■ Directions for this task: The data below holds the lines to copy: everything from the line containing "(LOCK_X, FRONT, LOCK_Z))" to the line containing "obj.parent = None", both ends included, set down exactly.

CAD and scene scripts
╔══
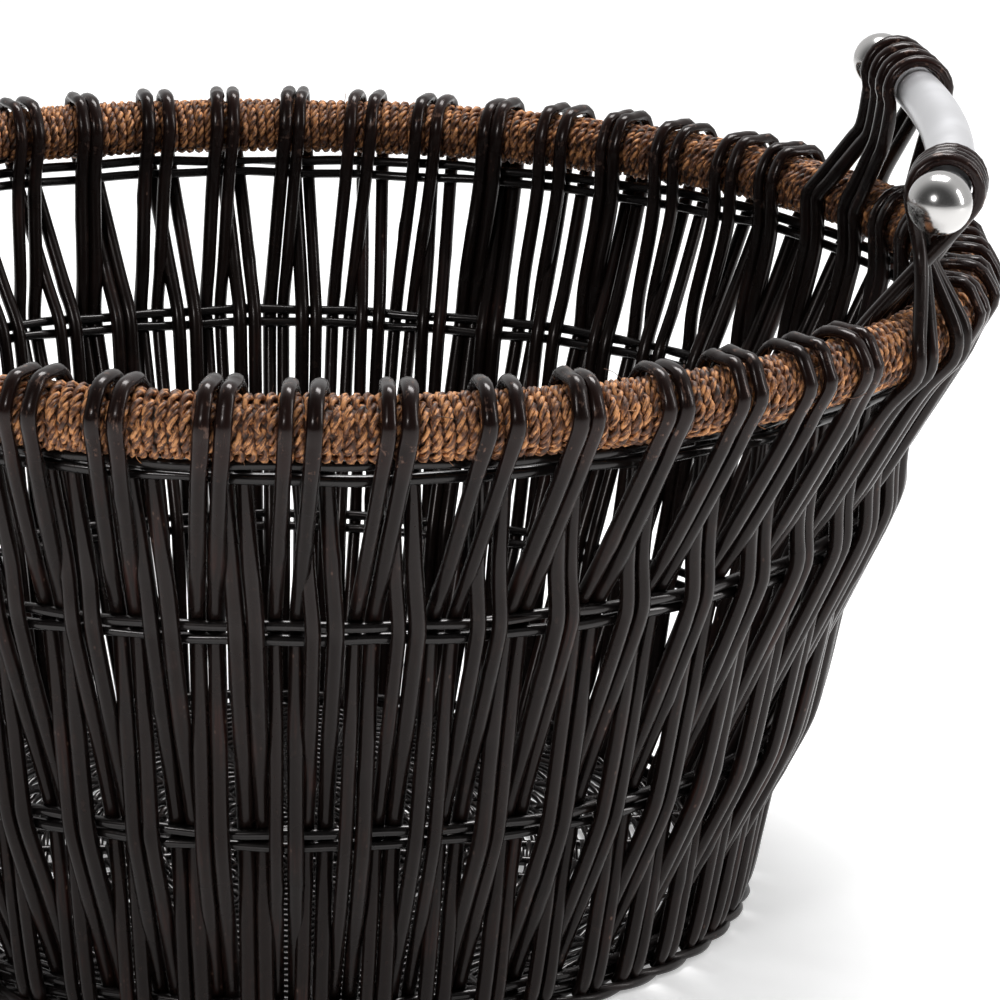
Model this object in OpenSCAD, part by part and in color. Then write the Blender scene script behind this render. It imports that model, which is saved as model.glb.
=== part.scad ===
// Round open-weave willow basket with a cord-bound rim and two bowed metal grips.
// Millimetres, +Z up. The origin is at the centre of the underside; the grips lie at +X and -X.

/* [Rim] */
// Radius of the rim's centre line, seen from above
rim_r = 190; // [160:1:230]
// Height of the rim's centre line
rim_z = 188; // [155:1:230]
// Thickness of the rim with its cord binding
rim_bound_d = 17.5; // [14:0.5:21]
// Thickness of the willow hoop inside the binding
rim_core_d = 8.4; // [6:0.2:10]

/* [Wall] */
// Thickness of one stake rod
stake_d = 3.9; // [3:0.1:4.4]
// Gap between the two rods of a hairpin pair
rod_gap = 0.2; // [0.1:0.1:1]
// Least gap between neighbouring legs where they change sides
leg_gap = 0.4; // [0.3:0.1:3]
// Share of its lean that a leg has reached at the row under the rim
neck_lean = 0.6; // [0.6:0.05:0.9]
// Thickness of one hoop rod
hoop_d = 2.7; // [1.8:0.1:2.9]
// Gap between the two hoops of a row
hoop_gap = 1.2; // [0.8:0.1:4]
// Height of the lower row
belly_row_z = 64; // [50:1:80]
// Distance from the rim's centre line down to the upper row
shoulder_drop = 60; // [48:1:83]
// Gap between the foot border and the row above it
foot_row_gap = 0.3; // [0.2:0.1:4]
// Gap between the bound rim and the row under it
neck_row_gap = 1.7; // [1.2:0.1:6]

/* [Base] */
// Radius of the wall's centre line at the foot row
base_r = 131.6; // [110:1:160]
// Width of the foot border
foot_w = 12; // [10.5:0.5:16]
// Height of the foot border
foot_h = 4.2; // [3:0.1:4.3]
// Thickness of one base stick
base_stick_d = 3; // [2.4:0.1:3]
// Thickness of one woven layer of the base
mat_t = 1.6; // [1.2:0.1:2]
// Number of loose sticks between the arms of the base cross
bye_sticks = 16; // [8:4:24]

/* [Grips] */
// Half of the distance between the two ball centres of a grip
grip_half = 102.5; // [90:0.5:115]
// Height of the grip above the rim's centre line
grip_rise = 42; // [36:1:55]
// How far the middle of the grip lies inside the rim's centre line
grip_setback = 6.3; // [0:0.1:12]
// How far the middle of the grip is bowed outwards
grip_bow = 10; // [6:0.5:14]
// Thickness of the grip tube
grip_d = 13.4; // [11:0.2:16]
// Wall of the grip tube
grip_wall = 2.1; // [1.5:0.1:2.6]
// Diameter of the ball ends
ball_d = 17.4; // [15.5:0.2:22]
// Thickness of the tie rod inside the tube
tie_rod_d = 4; // [3:0.2:5]
// Distance between the rods of a close loop
close_loop_pitch = 5.8; // [5:0.1:6.4]
// Distance between the rods of a spread loop
spread_loop_pitch = 11; // [6:0.5:12]
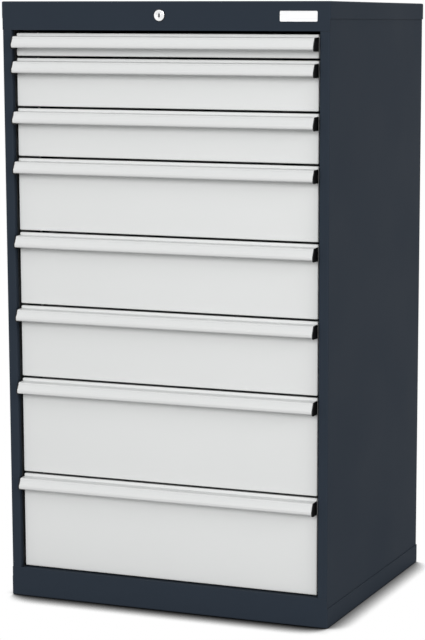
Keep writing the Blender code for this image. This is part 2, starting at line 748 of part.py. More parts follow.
def lock_cam(turning):
    """Lever on the rear end of the core, with the pin that drives the slide."""
    outline = arc((0, 0), CAM_HUB_RADIUS, 0, 180, ROUND_STEPS // 2)
    outline += arc((0, -CAM_THROW), CAM_TIP_RADIUS, 180, 360, ROUND_STEPS // 2)
    start = BARREL_LENGTH + SEAT
    rear = start + CAM_THICKNESS
    cam = profiles("lock_cam", [outline], "XZ", start, rear)
    pin_end = rear + SEAT + SLIDE_THICKNESS + CAM_PIN_END
    pin = rod("cam_pin", PIN_RADIUS, rear - CAM_THICKNESS / 2, pin_end, 0, -CAM_THROW)
    pin.parent = turning
    finish(join(cam, pin), "zinc_plate", turning)


def lock_slide(carriage):
    """Flat bar behind the top band: a window for the cam's pin and a slanted slot that lowers the bar."""
    low, high = LOCK_Z - SLIDE_HEIGHT / 2, LOCK_Z + SLIDE_HEIGHT / 2
    window_half = SLIDE_WINDOW_HALF_WIDTH
    window_low = LOCK_Z - CAM_THROW - window_half
    window_high = LOCK_Z + window_half
    left = BAR_PIN_X - SLIDE_TAIL
    wide_left, right = (LOCK_X + sign * (window_half + SLIDE_WINDOW_MARGIN) for sign in (-1, 1))
    foot = window_low - SLIDE_WINDOW_MARGIN
    outline = [(left, low), (wide_left, low), (wide_left, foot)]
    outline += [(right, foot), (right, high), (left, high)]
    slide = profiles("lock_slide", [outline], "XZ", SLIDE_FRONT, SLIDE_FRONT + SLIDE_THICKNESS)
    front, rear = SLIDE_FRONT - OVERRUN, SLIDE_FRONT + SLIDE_THICKNESS + OVERRUN
    corners = ((LOCK_X - window_half, front, window_low), (LOCK_X + window_half, rear, window_high))
    cut(slide, boxes("slide_window", [corners]))
    radius = PIN_RADIUS + SLIDE_PIN_CLEARANCE
    start, end = (BAR_PIN_X, BAR_PIN_Z), (BAR_PIN_X + CAM_THROW, BAR_PIN_Z - BAR_DROP)
    slant = math.degrees(math.atan2(end[1] - start[1], end[0] - start[0]))
    steps = ROUND_STEPS // 2
    slot = arc(start, radius, slant + 90, slant + 270, steps)
    slot += arc(end, radius, slant - 90, slant + 90, steps)
    cut(slide, profiles("slide_slot", [slot], "XZ", front, rear))
    finish(slide, "zinc_plate", carriage)


def slide_guides(housing):
    """Straps on the back of the top band that the slide runs through."""
    window_low, window_high = (LOCK_Z + sign * (SLIDE_HEIGHT / 2 + SEAT) for sign in (-1, 1))
    front = FRONT + SHEET + SEAT
    window_rear = SLIDE_FRONT + SLIDE_THICKNESS + SEAT
    for name, share in zip(("slide_guide_left", "slide_guide_right"), GUIDE_PLACE_SHARES):
        x = BAR_PIN_X + share * (LOCK_X - BAR_PIN_X)
        left, right = x - GUIDE_WIDTH / 2, x + GUIDE_WIDTH / 2
        low = (left, front, window_low - GUIDE_SHEET)
        strap = boxes(name, [(low, (right, window_rear + GUIDE_SHEET, window_high + GUIDE_SHEET))])
        low = (left - OVERRUN, front + GUIDE_SHEET, window_low)
        cut(strap, boxes(name + "_window", [(low, (right + OVERRUN, window_rear, window_high))]))
        finish(strap, "zinc_plate", housing)


def locking_bar(carriage):
    """Flat bar behind the left front post: a finger over each drawer's ear and an arm to the slide."""
    a, b = side_span(-1, BAR_INSET, BAR_INSET + BAR_THICKNESS)
    arm_low, arm_high = BAR_PIN_Z - BAR_DROP, BAR_PIN_Z + BAR_DROP
    low, high = (a, BAR_FRONT, LINES[-1] + BAR_FOOT), (b, BAR_FRONT + BAR_DEPTH, arm_high)
    bar = boxes("locking_bar", [(low, high)])
    middle = (a + b) / 2
    finger_end = TRAY_SHEET + FINGER_PAST_EAR - TRAY_HALF
    fingers = []
    for line in LINES[:-1]:
        low = (middle, FINGER_REAR - FINGER_LENGTH, line)
        fingers.append((low, (finger_end, FINGER_REAR, line + BAR_THICKNESS)))
    join(bar, boxes("bar_fingers", fingers))
    arm_front = BAR_FRONT + ARM_SETBACK
    arm_rear = arm_front + BAR_THICKNESS
    arm = ((middle, arm_front, arm_low), (BAR_PIN_X + ARM_PAST_PIN, arm_rear, arm_high - ARM_SETBACK))
    join(bar, boxes("bar_arm", [arm]))
    pin_front = SLIDE_FRONT - BAR_PIN_END
    join(bar, rod("bar_pin", PIN_RADIUS, pin_front, arm_rear - BAR_THICKNESS / 2, BAR_PIN_X, BAR_PIN_Z))
    finish(bar, "zinc_plate", carriage)


def main():
    clear_scene()
    for name in (PARTS, CUTTERS):
        new_collection(name)
    material("anthracite_paint", (0.030, 0.038, 0.052), 0.45, 0.0)
    material("light_grey_paint", (0.68, 0.70, 0.69), 0.40, 0.0)
    material("handle_profile", (0.72, 0.74, 0.73), 0.35, 0.2)
    material("tray_paint", (0.60, 0.62, 0.61), 0.45, 0.0)
    material("zinc_plate", (0.55, 0.56, 0.57), 0.38, 0.9)
    material("rail_zinc", (0.58, 0.60, 0.62), 0.35, 0.9)
    material("chrome", (0.78, 0.79, 0.80), 0.15, 1.0)
    housing = empty("housing")
    base_plinth(housing)
    bottom_panel(housing)
    side_panel("side_panel_left", -1, housing)
    side_panel("side_panel_right", 1, housing)
    back_panel(housing)
    top_cover(housing)
    runner_frame("runner_frame_left", -1, housing)
    runner_frame("runner_frame_right", 1, housing)
    drawers()
    lock_body(housing)
    turning = empty("lock_axis", (LOCK_X, FRONT, LOCK_Z))
    lock_core(turning)
    lock_cam(turning)
    slide_guides(housing)
    lock_slide(empty("slide_carriage"))
    locking_bar(empty("bar_carriage"))


main()
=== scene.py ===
import json
import math

import bmesh
import bpy
from mathutils import Matrix, Vector

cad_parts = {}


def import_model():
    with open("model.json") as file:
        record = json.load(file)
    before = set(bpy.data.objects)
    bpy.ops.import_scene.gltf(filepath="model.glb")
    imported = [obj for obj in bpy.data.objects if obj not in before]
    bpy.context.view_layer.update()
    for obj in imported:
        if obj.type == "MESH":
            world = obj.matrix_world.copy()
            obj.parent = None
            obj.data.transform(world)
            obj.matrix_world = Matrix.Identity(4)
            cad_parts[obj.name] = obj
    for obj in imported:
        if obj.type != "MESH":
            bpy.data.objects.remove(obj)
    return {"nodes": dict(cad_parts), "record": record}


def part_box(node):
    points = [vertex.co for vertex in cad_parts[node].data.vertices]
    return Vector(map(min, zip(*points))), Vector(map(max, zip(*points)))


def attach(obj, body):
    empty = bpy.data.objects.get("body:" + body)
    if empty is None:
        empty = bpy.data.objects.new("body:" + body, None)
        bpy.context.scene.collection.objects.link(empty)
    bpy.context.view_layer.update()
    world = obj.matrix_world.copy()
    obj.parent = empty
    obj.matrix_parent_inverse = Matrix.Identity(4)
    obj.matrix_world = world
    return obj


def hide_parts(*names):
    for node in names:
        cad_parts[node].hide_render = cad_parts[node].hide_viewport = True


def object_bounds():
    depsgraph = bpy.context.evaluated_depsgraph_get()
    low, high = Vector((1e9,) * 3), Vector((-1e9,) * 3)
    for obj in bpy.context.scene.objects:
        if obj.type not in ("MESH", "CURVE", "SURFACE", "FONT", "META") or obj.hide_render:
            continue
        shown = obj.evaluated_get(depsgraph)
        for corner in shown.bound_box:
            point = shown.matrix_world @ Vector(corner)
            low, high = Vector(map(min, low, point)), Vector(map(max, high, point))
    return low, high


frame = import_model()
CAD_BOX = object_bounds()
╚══
■ Full solution:
    turning = empty("lock_axis", (LOCK_X, FRONT, LOCK_Z))
    lock_core(turning)
    lock_cam(turning)
    slide_guides(housing)
    lock_slide(empty("slide_carriage"))
    locking_bar(empty("bar_carriage"))


main()
=== scene.py ===
import json
import math

import bmesh
import bpy
from mathutils import Matrix, Vector

cad_parts = {}


def import_model():
    with open("model.json") as file:
        record = json.load(file)
    before = set(bpy.data.objects)
    bpy.ops.import_scene.gltf(filepath="model.glb")
    imported = [obj for obj in bpy.data.objects if obj not in before]
    bpy.context.view_layer.update()
    for obj in imported:
        if obj.type == "MESH":
            world = obj.matrix_world.copy()
            obj.parent = None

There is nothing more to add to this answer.